Acceleration for Polyak-Łojasiewicz Functions with a Gradient Aiming Condition
Julien Hermant
TL;DR
The paper investigates when momentum acceleration improves convergence for Polyak-Łojasiewicz (PL) functions, highlighting that PL alone does not guarantee acceleration and that strong quasar-convexity can be insufficient. It introduces the gradient aiming condition AC^a, which quantifies alignment between the descent direction and the minimizer, and proves accelerated convergence for gradient methods under AC^a when the alignment is large, with explicit continuous-time and discrete-time bounds. It further relaxes AC to an average-aiming condition along the optimization path, showing that acceleration can persist on average even if AC^a fails globally. Through a 2D PL counterexample and neural-network experiments, the work clarifies when momentum helps or hinders and provides practical guidance for designing accelerated first-order methods in nonconvex settings.
Abstract
It is known that when minimizing smooth Polyak-Łojasiewicz (PL) functions, momentum algorithms cannot significantly improve the convergence bound of gradient descent, contrasting with the acceleration phenomenon occurring in the strongly convex case.

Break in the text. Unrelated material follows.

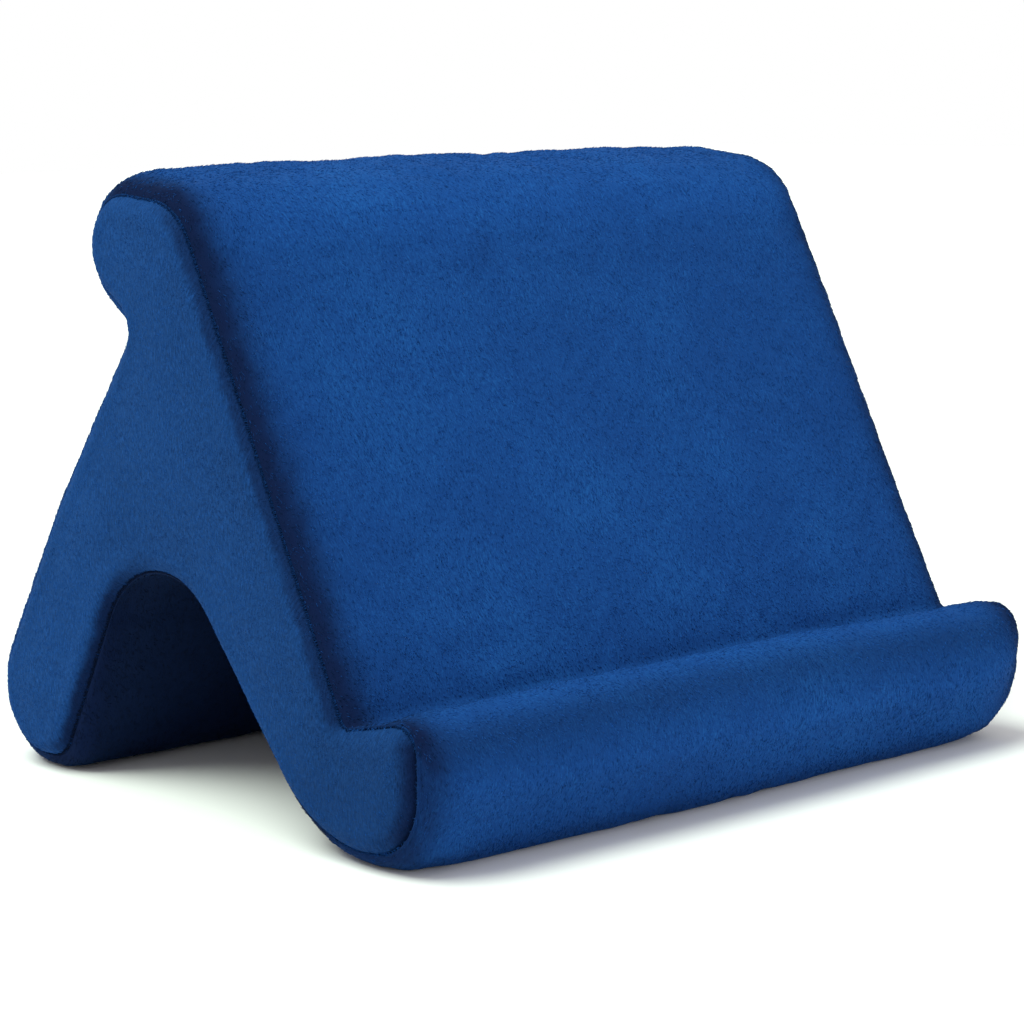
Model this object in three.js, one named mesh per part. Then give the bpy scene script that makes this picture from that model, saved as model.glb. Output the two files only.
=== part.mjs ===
// Tablet pillow: an A-shaped cushion in short-pile plush, with a sloped rest face and a fat lip roll along
// its foot, a tunnel arch right through under the slope, and a rear leg under a top roll that overhangs a
// notch. One wrap panel runs round the profile and holds the filling, and a separate domed panel closes each
// end inside a drawn-in seam.
// Units are millimetres, +Z is up, +X runs along the width and -Y is the side with the lip.
// The origin is on the floor, under the middle of the cushion.

import * as THREE from "three";

// Width from the left end seam to the right end seam.
const SEAM_WIDTH = 281;

// How far the circles under the feet sink into the floor, so that each foot rests on a flat strip.
const FOOT_SINK = 0.5;

// How far the cloth is drawn in at each seam, where the profile's table gives no other end.
const DRAWN_IN = 5;

// The end panels: cloth thickness, gap to the filling behind, and how the panel swells out from its seam.
const PANEL_THICKNESS = 2;
const PANEL_GAP = 0.3;
const PANEL_SET_IN = 0.9;
const DOME_RISE = 5;
const DOME_REACH = 9;
const SEAM_STEP_IN = 0.5;

// Facets: rings over each rounded end, rings over each dome and rings along the crowned middle.
const ROUNDING_RINGS = 6;
const DOME_RINGS = 4;
const CROWN_RINGS = 5;

// The circles at the seam, as y, z and radius, where the cloth is not simply drawn in there.
const LIP_SEAM = [-28.2, 40.6, 9.8];
const TROUGH_SEAM = [-1.9, 48.5, 3.5];
const CREST_SEAM = [116.5, 190.5, 19.5];
const NOTCH_SEAM = [122, 163.3, 6.4];
const HEEL_SEAM = [181.8, 28.9, 24.3];
const ARCH_SEAM = [100.8, 42, 38.5];
const CHIN_SEAM = [-12.8, 30.5, 25];

// The profile is a belt round these circles, in order from the lip up the rest face and back along the floor.
// turn is 1 where the belt bends outwards and -1 in a hollow. y, z and r are the circle's centre and radius
// in the middle of the width, with y measured from the lower edge of the rest face, and end is its circle at
// the seam. round is the length along X over which it is drawn in, crown is how far the middle swells, and
// steps is the number of facets on the bend.
const PROFILE = [
  { name: "lip", turn: 1, y: -25.7, z: 32.5, r: 18.2, end: LIP_SEAM, round: 22, crown: 2, steps: 8 },
  { name: "trough", turn: -1, y: -8, z: 50.2, r: 4.5, end: TROUGH_SEAM, round: 8, crown: 0, steps: 5 },
  { name: "brow", turn: 1, y: 99.4, z: 182.9, r: 30.6, round: 8, crown: 2, steps: 4 },
  { name: "crest", turn: 1, y: 115.1, z: 190, r: 26.6, end: CREST_SEAM, round: 18, crown: 2, steps: 9 },
  { name: "notch", turn: -1, y: 126.4, z: 160.8, r: 4.3, end: NOTCH_SEAM, round: 20, crown: 2, steps: 6 },
  { name: "back", turn: 1, y: -40.5, z: -53.3, r: 260, round: 8, crown: 2, steps: 4 },
  { name: "heel", turn: 1, y: 183.7, z: 29.3, r: 29.3, end: HEEL_SEAM, round: 8, crown: 2, steps: 8 },
  { name: "toe", turn: 1, y: 176.8, z: 20.7, r: 20.7, round: 8, crown: 0, steps: 5 },
  { name: "arch", turn: -1, y: 102.7, z: 45.4, r: 35.8, end: ARCH_SEAM, round: 8, crown: 2, steps: 10 },
  { name: "sole", turn: 1, y: -6.3, z: 56.7, r: 56.7, round: 12, crown: 2, steps: 6 },
  { name: "chin", turn: 1, y: -16.6, z: 20.2, r: 20.2, end: CHIN_SEAM, round: 19, crown: 2, steps: 7 },
];
const FEET = ["heel", "toe", "sole", "chin"];

const PLUSH_BLUE = 0x1c4d96;

const halfWidth = SEAM_WIDTH / 2;
const { lerp } = THREE.MathUtils;

// 0 over the middle of the width and 1 at the seam, along a quarter of an ellipse.
function drawnIn(x, round) {
  const t = Math.max(0, 1 - (halfWidth - Math.abs(x)) / round);
  return 1 - Math.sqrt(Math.max(0, 1 - t * t));
}

// The circles of the section at x, taken in all round by inset.
function circlesAt(x, inset = 0) {
  const swell = 1 - (x / halfWidth) ** 2;
  return PROFILE.map((bend) => {
    const drawn = drawnIn(x, bend.round);
    const [endY, endZ, endR] = bend.end ?? [bend.y, bend.z, bend.r - bend.turn * DRAWN_IN];
    const sink = FEET.includes(bend.name) ? FOOT_SINK : 0;
    const grown = bend.crown * swell - inset;
    return {
      centre: new THREE.Vector2(lerp(bend.y, endY, drawn), lerp(bend.z, endZ, drawn) - sink),
      radius: bend.turn * lerp(bend.r, endR, drawn) + grown,
      turn: bend.turn,
      steps: bend.steps,
    };
  });
}

// The outward normal of the straight run that touches circle a and then circle b, where a hollow's radius is
// negative.
function tangentNormal(a, b) {
  const along = b.centre.clone().sub(a.centre);
  const lean = (a.radius - b.radius) / along.length();
  if (Math.abs(lean) >= 1) throw new Error("two circles of the profile have no common tangent");
  along.normalize();
  const left = new THREE.Vector2(-along.y, along.x);
  return along.multiplyScalar(lean).addScaledVector(left, Math.sqrt(1 - lean * lean));
}

// The closed outline of one section, as points (y, z). Where it would dip under the floor it lies flat on it.
function outline(circles) {
  const normals = circles.map((circle, i) => tangentNormal(circle, circles[(i + 1) % circles.length]));
  return circles.flatMap((circle, i) => {
    const first = normals.at(i - 1).angle();
    let sweep = normals[i].angle() - first;
    if (circle.turn > 0 && sweep > 0) sweep -= 2 * Math.PI;
    if (circle.turn < 0 && sweep < 0) sweep += 2 * Math.PI;
    return Array.from({ length: circle.steps + 1 }, (_, k) => {
      const angle = first + (sweep * k) / circle.steps;
      const y = circle.centre.x + circle.radius * Math.cos(angle);
      const z = circle.centre.y + circle.radius * Math.sin(angle);
      return new THREE.Vector2(y, Math.max(0, z));
    });
  });
}

// The middle section reaches furthest to the front and the back, so it gives the middle of the depth.
const middle = outline(circlesAt(0));
const depthCentre = (Math.min(...middle.map((p) => p.x)) + Math.max(...middle.map((p) => p.x))) / 2;

function ring(x, inset = 0, sectionX = x) {
  return outline(circlesAt(sectionX, inset)).map((p) => new THREE.Vector3(x, p.x - depthCentre, p.y));
}

// A solid through rings that follow each other from -X to +X, closed by a flat cap at each end.
function loft(rings) {
  const count = rings[0].length;
  const positions = rings.flat().flatMap((p) => [p.x, p.y, p.z]);
  const faces = [];
  for (let i = 0; i < rings.length - 1; i += 1) {
    for (let j = 0; j < count; j += 1) {
      const a = i * count + j;
      const b = i * count + ((j + 1) % count);
      faces.push(a, b + count, b, a, a + count, b + count);
    }
  }
  const lastRing = (rings.length - 1) * count;
  for (const [start, facesPlusX] of [[0, false], [lastRing, true]]) {
    const contour = rings[start / count].map((p) => new THREE.Vector2(p.y, p.z));
    for (const [a, b, c] of THREE.ShapeUtils.triangulateShape(contour, [])) {
      const turned = THREE.ShapeUtils.area([contour[a], contour[b], contour[c]]) > 0;
      faces.push(start + a, ...(turned === facesPlusX ? [start + b, start + c] : [start + c, start + b]));
    }
  }
  const geometry = new THREE.BufferGeometry();
  geometry.setAttribute("position", new THREE.Float32BufferAttribute(positions, 3));
  geometry.setIndex(faces);
  geometry.computeVertexNormals();
  return geometry;
}

function mirrored(rings) {
  return rings.map((points) => points.map((p) => new THREE.Vector3(-p.x, p.y, p.z))).reverse();
}

// How far the filling swells past the seam plane, inset millimetres in from the seam line.
function domeHeight(inset) {
  const t = Math.min(1, inset / DOME_REACH);
  return DOME_RISE * (1 - (1 - t) ** 2) - PANEL_THICKNESS - PANEL_GAP;
}

// Rings over the domed end from the edge inwards, lifted off the filling by lift.
function domeRings(edge, lift) {
  return Array.from({ length: DOME_RINGS + 1 }, (_, k) => {
    const inset = lerp(edge, DOME_REACH, k / DOME_RINGS);
    return ring(halfWidth + domeHeight(inset) + lift, inset, halfWidth);
  });
}

// The wrap panel with its filling: the crowned middle, the ends drawn in to the seam, and the domed ends
// of the filling, which the end panels cover.
function cushionBody() {
  const longestRound = Math.max(...PROFILE.map((bend) => bend.round));
  const shortestRound = Math.min(...PROFILE.map((bend) => bend.round));
  const rounding = Array.from({ length: ROUNDING_RINGS + 1 }, (_, k) => {
    const angle = (Math.PI / 2) * (k / ROUNDING_RINGS);
    return halfWidth - shortestRound * (1 - Math.sin(angle));
  });
  const crowned = Array.from({ length: CROWN_RINGS }, (_, k) => {
    return (halfWidth - longestRound) * (k / (CROWN_RINGS - 1));
  });
  const lead = [2 / 3, 1 / 3].map((t) => halfWidth - shortestRound - t * (longestRound - shortestRound));
  const right = [...crowned, ...lead, ...rounding].map((x) => ring(x));
  right.push(...domeRings(SEAM_STEP_IN, 0));
  return loft([...mirrored(right.slice(1)), ...right]);
}

// One end panel: a sheet of cloth that follows the domed filling inside the seam line.
function endPanelRings() {
  const inner = domeRings(PANEL_SET_IN, PANEL_GAP);
  const outer = domeRings(PANEL_SET_IN, PANEL_GAP + PANEL_THICKNESS);
  return [...inner.reverse(), ...outer];
}

function plush(colour) {
  return new THREE.MeshStandardMaterial({ color: colour, roughness: 0.95, metalness: 0 });
}

function mesh(name, geometry, material) {
  const piece = new THREE.Mesh(geometry, material);
  piece.name = name;
  return piece;
}

const pillow = new THREE.Group();
pillow.add(mesh("cushion_body", cushionBody(), plush(PLUSH_BLUE)));
pillow.add(mesh("end_panel_left", loft(mirrored(endPanelRings())), plush(PLUSH_BLUE)));
pillow.add(mesh("end_panel_right", loft(endPanelRings()), plush(PLUSH_BLUE)));

export default pillow;
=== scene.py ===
import math
from collections import namedtuple

import bpy
import numpy as np
from bpy.props import FloatProperty, FloatVectorProperty, PointerProperty
from mathutils import Matrix, Vector, geometry, noise


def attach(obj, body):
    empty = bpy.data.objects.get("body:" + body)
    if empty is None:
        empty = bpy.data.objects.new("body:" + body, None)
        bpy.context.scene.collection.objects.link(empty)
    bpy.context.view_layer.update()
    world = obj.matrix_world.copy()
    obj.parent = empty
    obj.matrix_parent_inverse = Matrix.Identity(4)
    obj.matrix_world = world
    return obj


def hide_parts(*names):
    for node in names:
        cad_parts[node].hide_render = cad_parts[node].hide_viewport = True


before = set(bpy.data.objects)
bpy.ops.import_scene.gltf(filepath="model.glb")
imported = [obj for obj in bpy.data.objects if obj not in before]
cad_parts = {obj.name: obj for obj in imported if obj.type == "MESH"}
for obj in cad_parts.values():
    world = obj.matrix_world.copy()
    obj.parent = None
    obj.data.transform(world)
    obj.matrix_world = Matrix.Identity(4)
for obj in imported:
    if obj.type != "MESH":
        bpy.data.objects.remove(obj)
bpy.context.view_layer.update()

bl_info = {
    "name": "Plush A-shaped pillow",
    "version": (1, 0, 0),
    "blender": (4, 5, 0),
    "location": "View3D > Sidebar > Pillow",
    "description": "Builds an A-shaped plush pillow with a lip roll, a tunnel arch and sewn end panels",
    "category": "Add Mesh",
}

BODY = "cushion_body"
MM = 0.001

# The least length that anything is divided by.
TINY = 1e-12

# The profile is a belt round these circles, in millimetres, in order from the lip up the rest face and back
# along the floor. turn is 1 where the belt bends outwards and -1 in a hollow. y, z and r are the circle's
# centre and radius in the middle of the width, end is the same three at the seam, or None where the cloth is
# simply drawn in, round is the length over which it is drawn in, and crown is how far the middle swells.
Bend = namedtuple("Bend", "name turn y z r end round crown")
PROFILE = (
    Bend("lip", 1, -25.7, 32.5, 18.2, (-28.2, 40.6, 9.8), 22, 2),
    Bend("trough", -1, -8, 50.2, 4.5, (-1.9, 48.5, 3.5), 8, 0),
    Bend("brow", 1, 99.4, 182.9, 30.6, None, 8, 2),
    Bend("crest", 1, 115.1, 190, 26.6, (116.5, 190.5, 19.5), 18, 2),
    Bend("notch", -1, 126.4, 160.8, 4.3, (122, 163.3, 6.4), 20, 2),
    Bend("back", 1, -40.5, -53.3, 260, None, 8, 2),
    Bend("heel", 1, 183.7, 29.3, 29.3, (181.8, 28.9, 24.3), 8, 2),
    Bend("toe", 1, 176.8, 20.7, 20.7, None, 8, 0),
    Bend("arch", -1, 102.7, 45.4, 35.8, (100.8, 42, 38.5), 8, 2),
    Bend("sole", 1, -6.3, 56.7, 56.7, None, 12, 2),
    Bend("chin", 1, -16.6, 20.2, 20.2, (-12.8, 30.5, 25), 19, 2),
)
FEET = ("heel", "toe", "sole", "chin")

# Width from the left end seam to the right one. It and every length below are in millimetres, except where
# they say metres.
SEAM_WIDTH = 281.0
HALF = SEAM_WIDTH / 2

# How far the circles under the feet sink into the floor, so that each foot rests on a flat strip.
FOOT_SINK = 0.5

# How far the cloth is drawn in at each seam, where the profile's table gives no other end.
DRAWN_IN = 5.0

# How far the cloth lies inside the profile, which leaves room for its pile.
PILE_ROOM = 0.4

# The least steps on a bend, and the spacing of an outline's points where it only gives places.
LEAST_BEND_STEPS = 3
FINE_STEP = 1.0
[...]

To bridge this gap, the literature has proposed strongly quasar-convex functions as an intermediate non-convex class, for which accelerated bounds have been suggested to persist. We show that this is not true in general: the additional structure of strong quasar-convexity does not suffice to guaranty better worst-case bounds for momentum compared to gradient descent. As an alternative, we study PL functions under an aiming condition that measures how well the descent direction points toward a minimizer. This perspective clarifies the geometric ingredient enabling provable acceleration by momentum when minimizing PL functions.